Photo Credit: Camas Country Mill.

Oregon’s Willamette Valley is known as the grass seed capital of the world, and grows almost the entire ryegrass crop for the United States. While most of the agricultural land in the valley is still dedicated to grass seed production, farmers are diversifying to compensate for a marketplace hit hard by the recession. Tom Hunton added edible grasses to his crop list, and started a mill.

The lateral shift makes sense because small grains like wheat, barley and rye are grasses, so farmers in the Willamette Valley have most of the equipment needed to plant and harvest these crops.

“We didn’t think the grass seed industry would ever come back to the size and scale it had,” said Hunton, owner of Camas Country Mill in Junction City, Oregon. The heavy decline in the housing market, water restrictions, and other changes in the way people live influenced the decision to open the mill.

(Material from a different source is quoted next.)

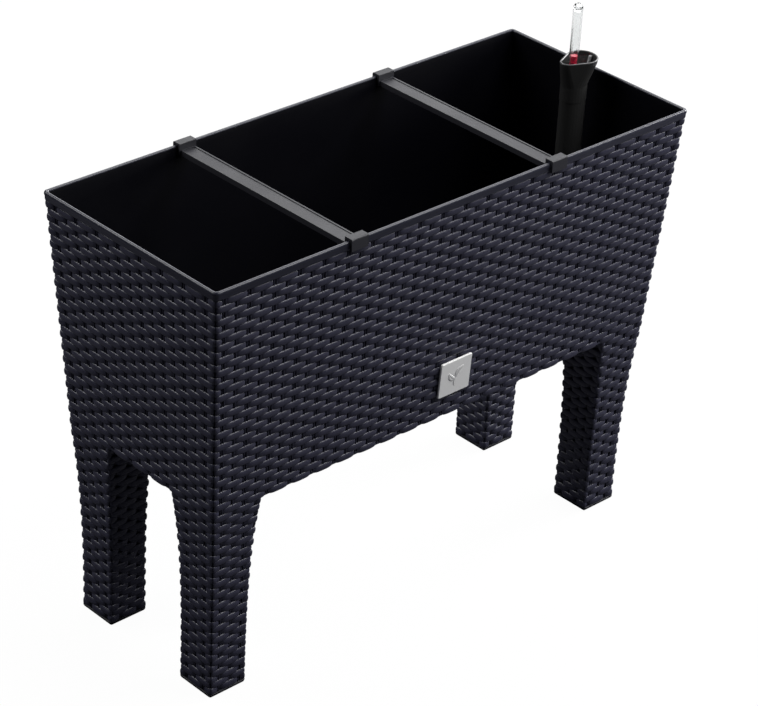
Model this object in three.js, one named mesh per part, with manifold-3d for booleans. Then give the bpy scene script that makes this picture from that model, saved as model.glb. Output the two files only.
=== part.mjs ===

“We still grow a lot of grass seed yet, but we focus on forage varieties for pastures and hay, and cover crops,” he said. “We tried to move away from the aesthetic crops, away from just something somebody wants to look at or walk on, to something that feeds animals, or people, or soil.”

The farm’s location between Seattle and San Francisco, where it could serve a wide range of informed eaters was key to opening the mill. If growers in Montana wanted to undertake a similar enterprise, Hunton said, they wouldn’t have access to the markets.

Customers devoted to local want to know more than their farmer. They want to see their food in the field, and in the case of flour, at the mill. The Hunton’s knew they’d be able to provide that transparency, and each year their outreach efforts increase. They sell at farmers markets, and invite schools and other groups to tour the farm and mill. This season, they’re offering monthly farm walks, inviting their distributors to bring customers – from natural food stores, bakeries and institutional food services like public schools – to the farm.

“So they can see garbanzos four inches high, and next month they’ll be blooming,” said Hunton, noting that garbanzos and lentils are not the norm in the area.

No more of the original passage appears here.